Goroutine and block profiling are essential tools for understanding and optimising the concurrency performance of Go applications. By leveraging these profiling techniques, we can identify and address issues related to excessive goroutine creation, goroutine leaks, and blocking operations, ensuring that your applications run efficiently and handle concurrent workloads effectively. At DAS, incorporating these profiling practices into our development and monitoring processes helps maintain high performance and reliability in our services and other high-concurrency applications.

Conclusion

Profiling in Go is not just about finding and fixing performance issues; it's about understanding how our application behaves under various conditions.
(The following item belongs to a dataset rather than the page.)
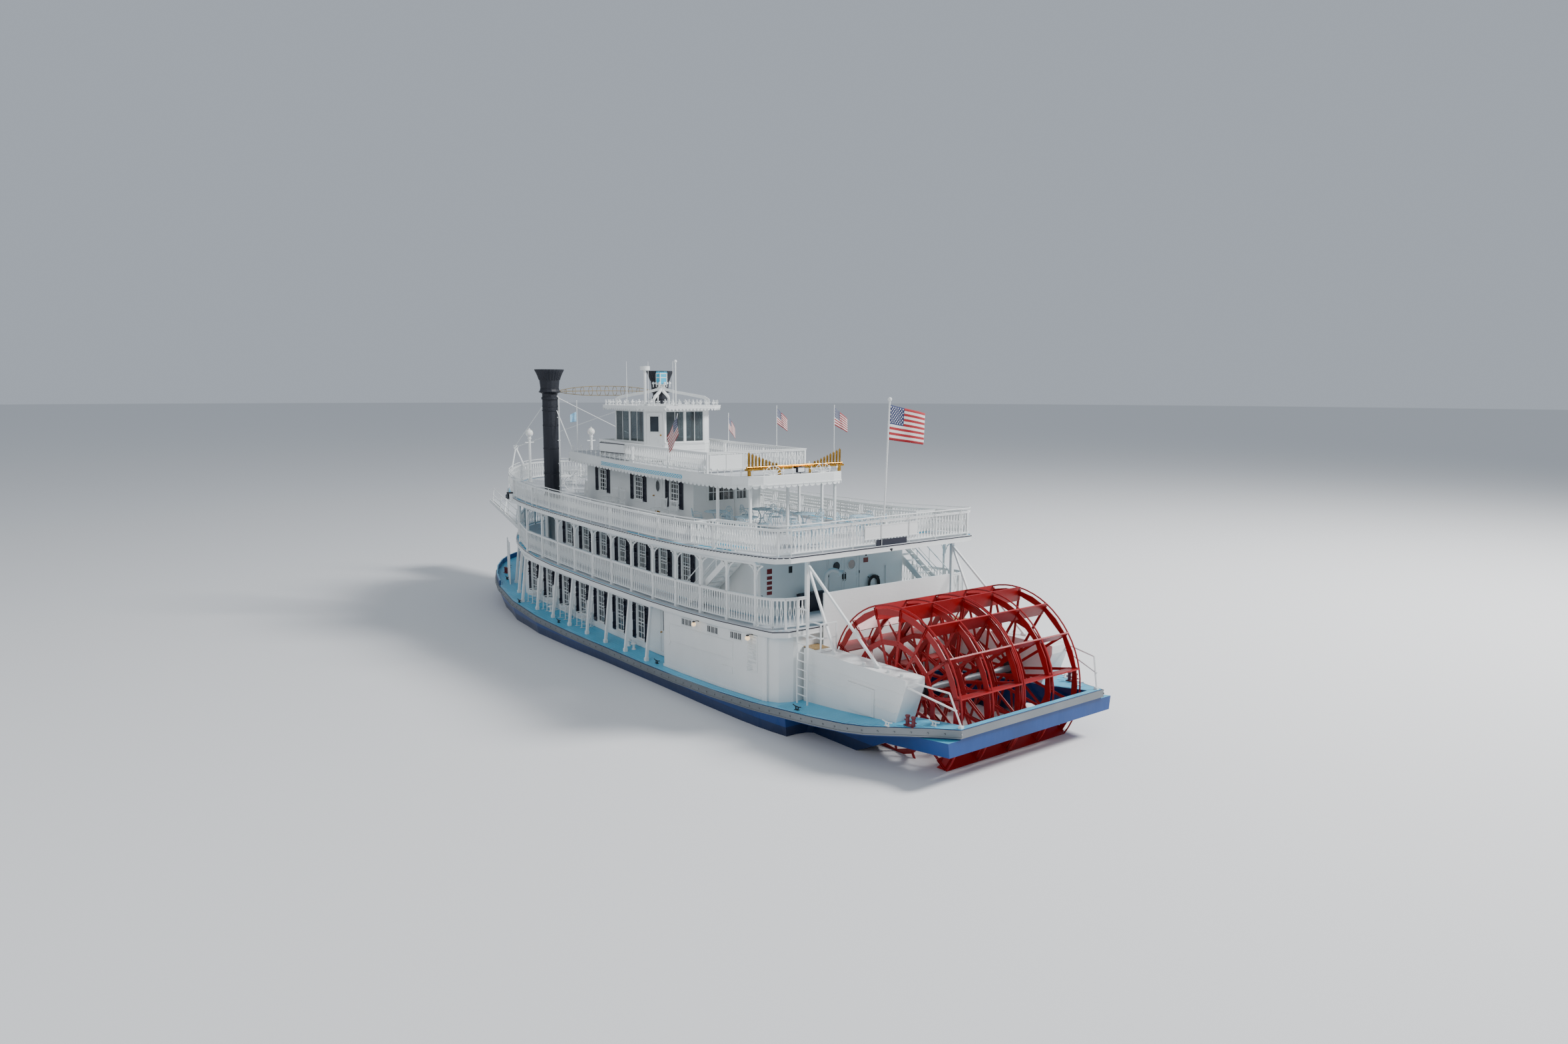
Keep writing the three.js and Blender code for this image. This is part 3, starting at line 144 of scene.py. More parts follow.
def mottled(name, roughness, scale, dark, pale, stretch=(1, 1, 1), metallic=0.0):
    """A new material whose colour runs in patches from one shade to another, and its shader node."""
    coat, shader = finish_coat(name, roughness, metallic)
    coat.node_tree.links.new(mottle(coat, scale, dark, pale, stretch), shader.inputs["Base Color"])
    return coat, shader


def paint(name, colour, roughness=0.4, fade=0.12, scale=0.6, metallic=0.0):
    """Gloss paint: its colour fades in patches, and brush marks lift its surface a little."""
    coat, shader = mottled(name, roughness, scale, *shades(colour, 1 - fade, 1 + fade * 0.6), metallic=metallic)
    relief(coat, shader, mottle(coat, 14, (0, 0, 0), (1, 1, 1), (0.35, 0.35, 1.0), 4), 0.15)
    return coat


def split_by(coat, socket, edge, below, above, soft=0.02):
    """Colours a surface by whether a value is under or over an edge."""
    nodes, links = coat.node_tree.nodes, coat.node_tree.links
    step = nodes.new("ShaderNodeMapRange")
    step.inputs["From Min"].default_value = edge - soft
    step.inputs["From Max"].default_value = edge + soft
    links.new(socket, step.inputs["Value"])
    mix = nodes.new("ShaderNodeMix")
    mix.data_type = "RGBA"
    links.new(step.outputs["Result"], mix.inputs["Factor"])
    links.new(below, mix.inputs[6])
    links.new(above, mix.inputs[7])
    return mix.outputs[2]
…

For an organisation like DAS, where performance and efficiency are paramount, regular and thorough profiling ensures that our applications can handle the demands of processing large amounts of data efficiently. By leveraging the capabilities of pprof, developers can make informed decisions to optimise their code, leading to faster, more reliable, and more scalable applications. With its various output formats pprof allow us to analyse the Go application's performance from different angles. Each format serves a specific purpose, whether it's visualising the call graph, inspecting detailed source code listings, or quickly identifying top resource consumers.

Incorporating these profiling techniques into development and maintenance practices helps us maintain high-performance standards, deliver better user experiences, and meet the evolving needs of our customers.